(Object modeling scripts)
--*--

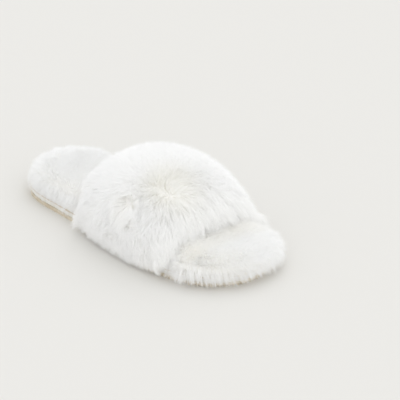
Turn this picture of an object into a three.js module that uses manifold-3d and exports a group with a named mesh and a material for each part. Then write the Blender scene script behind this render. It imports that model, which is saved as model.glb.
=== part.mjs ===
// A fluffy open-toe house slipper for the right foot, in millimetres, +Z up.
//
// The toe points along -Y, the heel along +Y, and +X is the inner, big-toe side. The sole stands on
// Z = 0, and the origin is the centre of the whole slipper's bounding box at floor level.
//
// It is built as such a slipper is sewn: the plush footbed cover, the fabric wrap round the platform
// and the two ends of the fur band meet in one perimeter seam. The wrap is then turned in under the
// foam platform, a filler sheet levels the underside, and the ridged outsole is cemented on.

import * as THREE from "three";
import { mergeVertices } from "three/addons/utils/BufferGeometryUtils.js";
import Module from "manifold-3d";

// ---- Driving dimensions ----

const SOLE_LENGTH = 252;
const HEEL_RADIUS = 36;
const GAP = 0.3; // between pieces that touch

const OUTSOLE_THICKNESS = 3;
const TREAD_DEPTH = 1.2;
const WRAP_INSET = 0.5; // the outsole's edge stands this far outside the wrap
const WRAP_THICKNESS = 1.2;
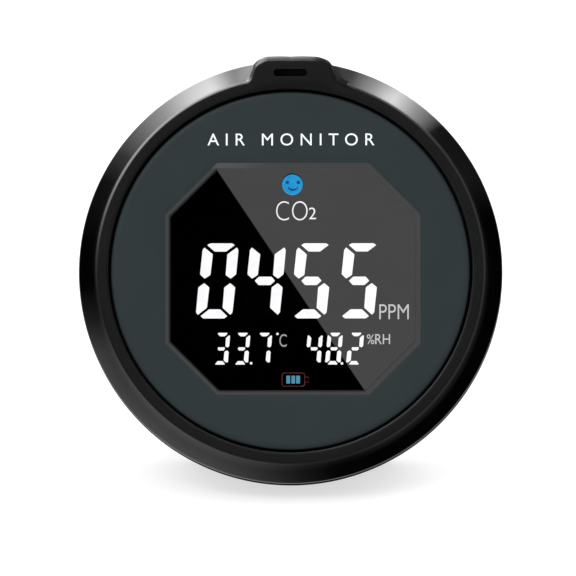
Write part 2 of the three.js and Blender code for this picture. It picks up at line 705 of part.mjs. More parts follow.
function standLeg() {
  const openCos = Math.cos(STAND_OPEN);
  const openSin = Math.sin(STAND_OPEN);
  // heel face, parallel to the ledge when the stand is open
  const [heelLow, heelTop] = HEEL_Z
    .map((z) => [HEEL_Y * openCos + z * openSin, -HEEL_Y * openSin + z * openCos]);
  const leg = profileX([
    [LEG_IN, footAt(LEG_IN)], [LEG_IN, -1.2], [-0.9, 0.4], heelLow, heelTop,
    [LEG_OUT - 0.3, heelTop[1]], [LEG_OUT, heelTop[1] - 0.35], [LEG_OUT, footAt(LEG_OUT)],
  ], around(0, STAND_HALF));
  const knuckle = rodX([0, 0], KNUCKLE_R, around(0, STAND_HALF), 32);
  // the leg narrows a little towards its foot
  const footHalf = STAND_HALF - FOOT_NARROWING;
  const outline = plate([
    [-STAND_HALF, 8], [-STAND_HALF, -42], [-footHalf, -60],
    [footHalf, -60], [STAND_HALF, -42], [STAND_HALF, 8],
  ], [-6, 6]);
  const panel = plate(roundRect([0, -25], [8.2, 15.5], 3), [LEG_OUT - 0.5, 5]);
  const notch = plate(disc([0, footAt(LEG_OUT) - 2.6], 5.2, 32), [-5, 5]);
  const bore = rodX([0, 0], PIN_R + 0.15, [-20, 20], 20);
  return cut(leg.add(knuckle).intersect(outline), [panel, notch, bore]);
}

const standPin = () => rodX([HINGE_Y, HINGE_Z], PIN_R, [-14.9, 15.6], 20);

// ------------------------------------------------------------------- assembly
const group = new THREE.Group();
const caseGroup = new THREE.Group();
group.add(caseGroup);
const standGroup = new THREE.Group();
caseGroup.add(standGroup);

function addPiece(name, body, finish, parent = caseGroup) {
  const data = body.getMesh();
  const positions = new Float32Array(data.vertProperties);
  const geometry = new THREE.BufferGeometry();
  geometry.setAttribute("position", new THREE.BufferAttribute(positions, 3));
  geometry.setIndex(new THREE.BufferAttribute(new Uint32Array(data.triVerts), 1));
  geometry.computeVertexNormals();
  const mesh = new THREE.Mesh(geometry, new THREE.MeshStandardMaterial(finish));
  mesh.name = name;
  parent.add(mesh);
  return mesh;
}

addPiece("front_bezel", frontBezel(), FINISH.bezel);
addPiece("face_plate_tape", facePlateTape(), FINISH.plateTape);
addPiece("face_plate", facePlate(), FINISH.facePlate);
addPiece("window_lens", windowLens(), FINISH.lens);

addPiece("display_mask", displayMask(), FINISH.mask);
addPiece("smiley_icon_filter", smileyFilter(), FINISH.smileyFilter);
addPiece("battery_icon_filter", batteryFilter(), FINISH.batteryFilter);
addPiece("segment_diffuser", segmentDiffuser(), FINISH.diffuser);
addPiece("display_reflector", displayReflector(), FINISH.reflector);
addPiece("led_board", ledBoard(), FINISH.ledBoard);
addPiece("display_header", displayHeader(), FINISH.header);

addPiece("main_board", mainBoard(), FINISH.mainBoard);
for (const [name, ...spans] of CHIPS) addPiece(name, box(...spans), FINISH.chip);
addPiece("power_inductor", powerInductor(), FINISH.inductor);
addPiece("buzzer", buzzer(), FINISH.buzzer);
addPiece("humidity_sensor", humiditySensor(), FINISH.humiditySensor);

addPiece("co2_sensor_header", sensorHeader(), FINISH.header);
addPiece("co2_sensor_board", sensorBoard(), FINISH.sensorBoard);
addPiece("co2_sensor_chamber", sensorChamber(), FINISH.sensorChamber);
addPiece("co2_sensor_membrane", sensorMembrane(), FINISH.membrane);

addPiece("battery_tape", batteryTape(), FINISH.batteryTape);
addPiece("battery_cell", batteryCell(), FINISH.batteryCell);
addPiece("battery_connector", batteryConnector(), FINISH.connector);
addPiece("battery_lead_red", batteryLead(RED_LEAD), FINISH.redLead);
addPiece("battery_lead_black", batteryLead(BLACK_LEAD), FINISH.blackLead);

addPiece("usb_receptacle", usbReceptacle(), FINISH.usb);
addPiece("power_switch", powerSwitch(), FINISH.powerSwitch);
addPiece("switch_plunger", switchPlunger(), FINISH.plunger);
addPiece("power_button", powerButton(), FINISH.button);

addPiece("rear_cover", rearCover(), FINISH.cover);
addPiece("foot_pad_left", footPad(-1), FINISH.rubber);
addPiece("foot_pad_right", footPad(1), FINISH.rubber);
for (const [side, angle] of Object.entries(VENT_SIDES)) {
  addPiece(`vent_mesh_${side}`, ventMesh(angle), FINISH.ventMesh);
}
SCREW_PLACES.forEach(([x, z], i) => {
  addPiece(`case_screw_${i + 1}`, caseScrew(), FINISH.screw).position.set(x, 0, z);
});

addPiece("stand_leg", standLeg(), FINISH.stand, standGroup);
standGroup.position.set(0, HINGE_Y, HINGE_Z);
standGroup.rotation.x = STAND_OPEN;
addPiece("stand_pin", standPin(), FINISH.pin);

// ------------------------------------------------------------------ placement
caseGroup.rotation.x = -LEAN;
group.updateMatrixWorld(true);
const bounds = new THREE.Box3().setFromObject(group, true);
group.position.set(
  -(bounds.min.x + bounds.max.x) / 2,
  -(bounds.min.y + bounds.max.y) / 2,
  -bounds.min.z,
);
group.updateMatrixWorld(true);

export default group;
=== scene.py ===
"""Desktop air monitor: a round black case with a slate face, an octagonal window over a lit
display, a tab with a slot at the top and a folding stand behind.

Pieces are drawn in the case frame, in mm: X right as seen from the front, Y from front to
back, Z up along the face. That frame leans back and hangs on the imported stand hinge.
"""
import json
import math

import bmesh
import bpy
import numpy as np
from mathutils import Matrix, Vector


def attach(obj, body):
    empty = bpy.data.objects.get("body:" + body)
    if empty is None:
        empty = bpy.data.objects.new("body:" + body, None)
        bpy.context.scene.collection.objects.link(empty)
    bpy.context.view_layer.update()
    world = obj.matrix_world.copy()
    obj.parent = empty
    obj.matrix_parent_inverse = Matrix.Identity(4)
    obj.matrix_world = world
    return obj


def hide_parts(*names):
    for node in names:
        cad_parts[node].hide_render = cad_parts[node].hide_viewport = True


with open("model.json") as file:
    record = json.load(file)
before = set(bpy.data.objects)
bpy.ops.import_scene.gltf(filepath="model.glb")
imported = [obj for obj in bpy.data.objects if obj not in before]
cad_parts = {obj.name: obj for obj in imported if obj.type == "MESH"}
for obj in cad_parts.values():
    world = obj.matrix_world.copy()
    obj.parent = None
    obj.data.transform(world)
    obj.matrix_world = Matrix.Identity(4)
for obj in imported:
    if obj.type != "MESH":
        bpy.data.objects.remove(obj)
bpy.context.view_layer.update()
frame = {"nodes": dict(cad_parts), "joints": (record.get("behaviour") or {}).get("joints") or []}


# --------------------------------------------------------------------- frames
LEAN = math.radians(22)
OPEN = math.radians(35)  # stand against the case
MM = 0.001
HINGE_Y, HINGE_Z = 11.9, 18  # stand hinge in the case frame
joints = {joint["name"]: joint for joint in frame["joints"]}
hinge = Vector(joints["stand_hinge"]["pos_m"])
LEAN_TURN = Matrix.Rotation(-LEAN, 4, "X")
origin = hinge - LEAN_TURN @ Vector((0, HINGE_Y * MM, HINGE_Z * MM))
CASE = Matrix.Translation(origin) @ LEAN_TURN @ Matrix.Scale(MM, 4)
STAND = (Matrix.Translation(hinge) @ Matrix.Rotation(OPEN - LEAN, 4, "X")
         @ Matrix.Scale(MM, 4))
SIN_LEAN, COS_LEAN = math.sin(LEAN), math.cos(LEAN)
CASE_TURN = LEAN_TURN.to_3x3()
TO_FRONT = CASE_TURN @ Vector((0, -1, 0))
TO_RIGHT = CASE_TURN @ Vector((1, 0, 0))
TO_UP = CASE_TURN @ Vector((0, 0, 1))

# ------------------------------------------------------------ driving sizes, mm
WINDOW_X, WINDOW_Z = 0.48, -1.56  # centre of the octagon
WINDOW_HALF_W, WINDOW_HALF_H = 23.98, 21.85
WINDOW_CUT = 9.72  # corner cut off both sides
PLATE_R = 33.78
PLATE_Y = -13.7  # front of the face plate
RING_Y = -14.0  # front of the ring round it
RIM_R = 40
LENS_Y = -13.08
GLOW_Y = -11.36  # front of the lit segments
GLOW_BACK = -10.55
SMILEY_X, SMILEY_Z = 0.356, 16.40
SCREW_X, SCREW_Z = 25, 19
POSTS = [(sx * SCREW_X, sz * SCREW_Z) for sx in (-1, 1) for sz in (-1, 1)]
FLAT = 36.3  # distance of the flat under the back from the case axis
PAD_HEIGHT = 0.6


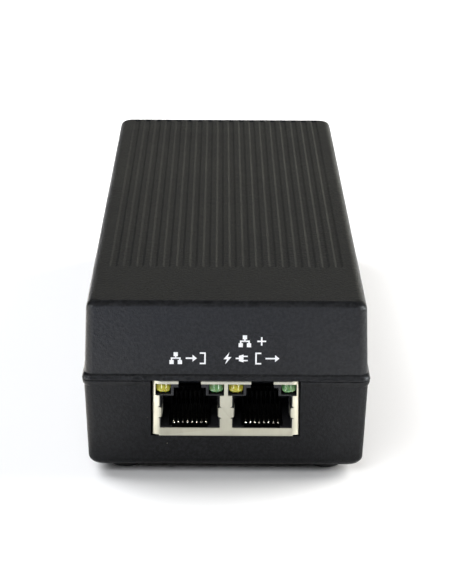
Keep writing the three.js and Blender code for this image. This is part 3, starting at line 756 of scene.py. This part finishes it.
def build_shield():
    """The stamped shell round both ports, open below, with its fingers folded in."""
    thickness, top_bend, corner = 0.3, 0.4, 0.35
    latch_half, corner_step = 2.43, 1.45
    half = JACK_WIDTH / 2
    # The front bows back towards its sides before it folds: (depth, inset of the side).
    side_bend = [(0.14 * (1.95 - pull) ** 2, pull) for pull in (1.95, 1.75, 1.5, 1.25, 1.0, 0.75, 0.5, 0.3)]
    side_bend += [(0.48, 0.16), (0.62, 0.04), (0.8, 0)]
    rings = []
    for depth, pull in side_bend + [(JACK_DEPTH, 0)]:
        top = JACK_Z + JACK_HEIGHT - fillet_inset(top_bend, depth)
        side = half - pull
        outline = [(-side, JACK_Z), (side, JACK_Z)]
        outline += arc((side - corner, top - corner), corner, 0, 90, 5)
        outline += arc((corner - side, top - corner), corner, 90, 180, 5)
        rings.append([(a, JACK_FACE + depth, b) for a, b in outline])
    shell = make("shield", *ring_skin(rings), TIN)
    low, high = JACK_Z - 1, JACK_Z + JACK_HEIGHT - thickness
    inner = []
    for depth, pull in side_bend + [(JACK_DEPTH - 2 * thickness, 0)]:
        y, side = JACK_FACE + depth + thickness, half - thickness - pull
        inner.append([(-side, y, low), (side, y, low), (side, y, high), (-side, y, high)])
    cutters = [make("inside", *ring_skin(inner), TIN)]
    for x in PORTS.values():
        cutters.append(prism("window", port_window(x), "y", JACK_FACE - 1, JACK_FACE + 0.9, TIN))
        notch = (x - latch_half, x + latch_half)
        cutters.append(jack_slab("notch", notch, (-1, 2.5), (LED_HIGH - 0.5, JACK_HEIGHT + 1), TIN))
    for side in (-1, 1):
        edge = sorted((side * (half - corner_step), side * (half + 1)))
        cutters.append(jack_slab("corner", edge, (-1, 1.0), (-1, 0.24), TIN))
    combine(shell, cutters)
    fingers = [spring_finger(x, side) for x in PORTS.values() for side in (-1, 1)]
    shield = join_pieces("jack_shield_piece", [shell] + fingers)
    finish_edges(shield, 0.05, 2, 50)
    place(shield, "case", "shield_tin", "jack_shield")


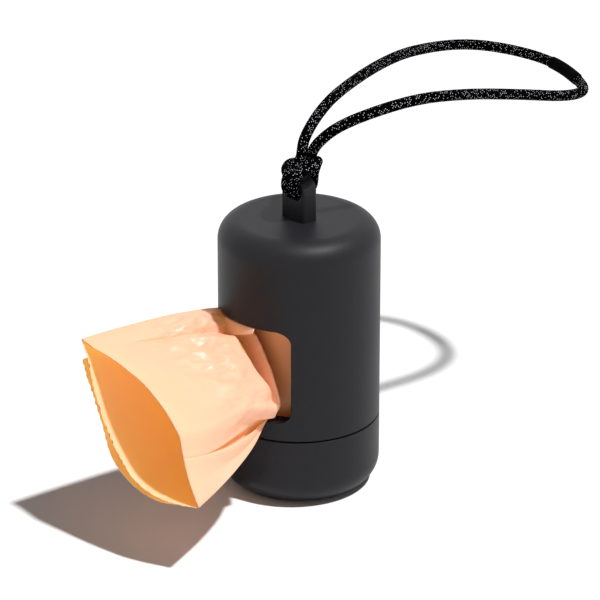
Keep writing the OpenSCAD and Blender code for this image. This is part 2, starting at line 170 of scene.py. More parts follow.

--*--

> **GIVEN PROBLEM**: Which lines above run from the one containing "obj.parent = empty" down to the one containing "before = set(bpy.data.objects)"? Repeat exactly those, both ends included, and nothing else.

> **EXERCISE ANSWER**:
    obj.parent = empty
    obj.matrix_parent_inverse = Matrix.Identity(4)
    obj.matrix_world = world
    return obj


def hide_parts(*names):
    for node in names:
        cad_parts[node].hide_render = cad_parts[node].hide_viewport = True


with open("model.json") as file:
    record = json.load(file)
before = set(bpy.data.objects)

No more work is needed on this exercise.